I've always been a fan of the underdog.

Pierre-Luigi Martini's exploits at Minardi were extremely interesting to me.

But watching 2-3 teams fight over 19th place, it seriously dull.

any 'giant killing', more-with-less performance is awesome to watch, but what has Caterham achieved in the 55 races in which it has competed since it began ?

- No Poles,
- No fastest laps
- Two 11th places
- 22 retirements (20% failure rate)
- 1 DNS

Of the small teams, Damon Hill leading the Hungarian GP in 1997 in the horribly uncompetitive Arrows was an incredible 'show'. Had he done it in a Minardi, it would have been even better......

But we have not seen this in the last few years.....
Noteworthy performance of smaller teams in recent years would be Canada 2007 (Super Aguri), Monza 2008 (Torro Rosso), Spa 2009 (Force India) & Monaco 2014 (Marussia).
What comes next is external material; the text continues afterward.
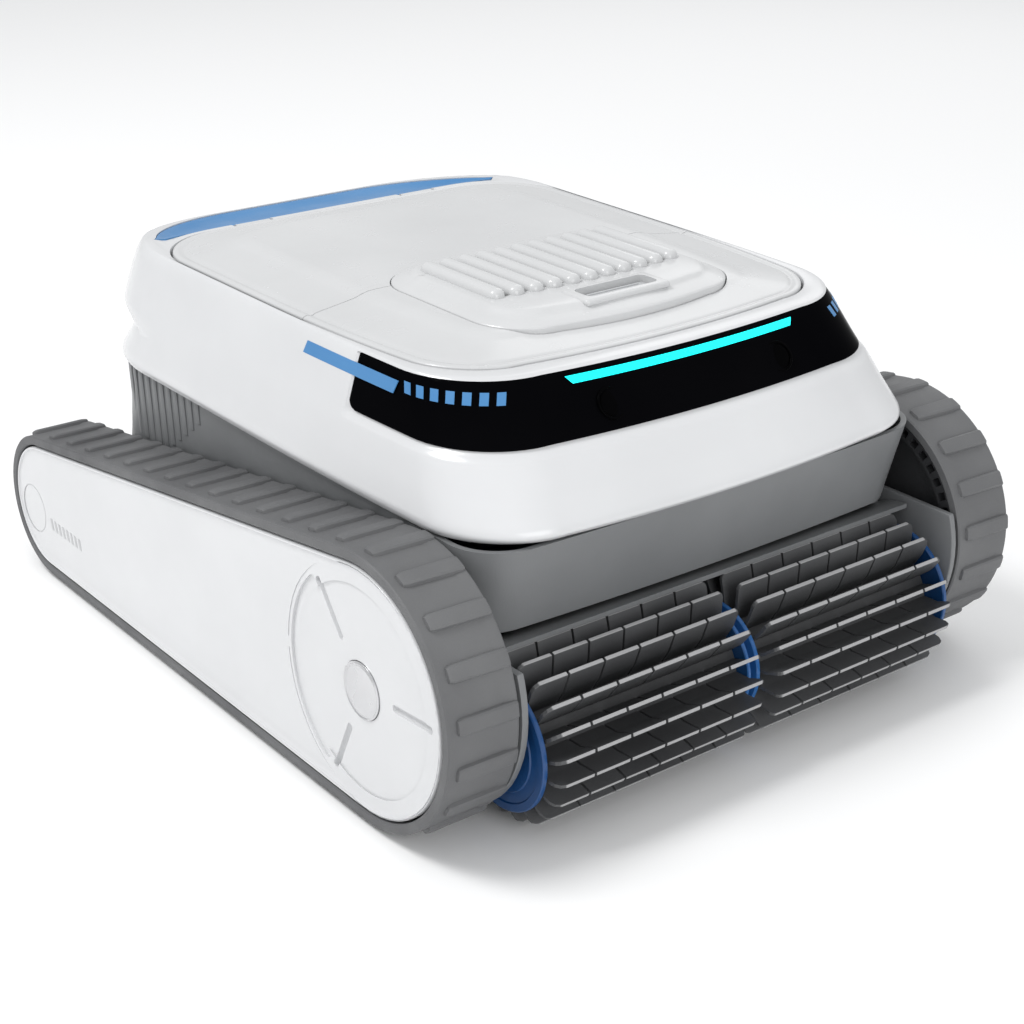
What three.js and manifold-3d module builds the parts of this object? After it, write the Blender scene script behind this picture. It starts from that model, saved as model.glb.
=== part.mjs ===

Only Torro Rosso won out of these four, but nowadays even a points scoring finish or a podium (like in Force India's case) would be considered a good performance, sadly.

astracrazy
31
Joined: 04 Mar 2009, 16:04

Re: Parr says only eight teams next year, three car teams.

Post

so with that in mind a two tier championship may well be better?

We are all saying the backmarkers are boring to watch, bring nothing to the sport. But there would be more interest if they were fighting for a championship as well no? to jump up into tier 1.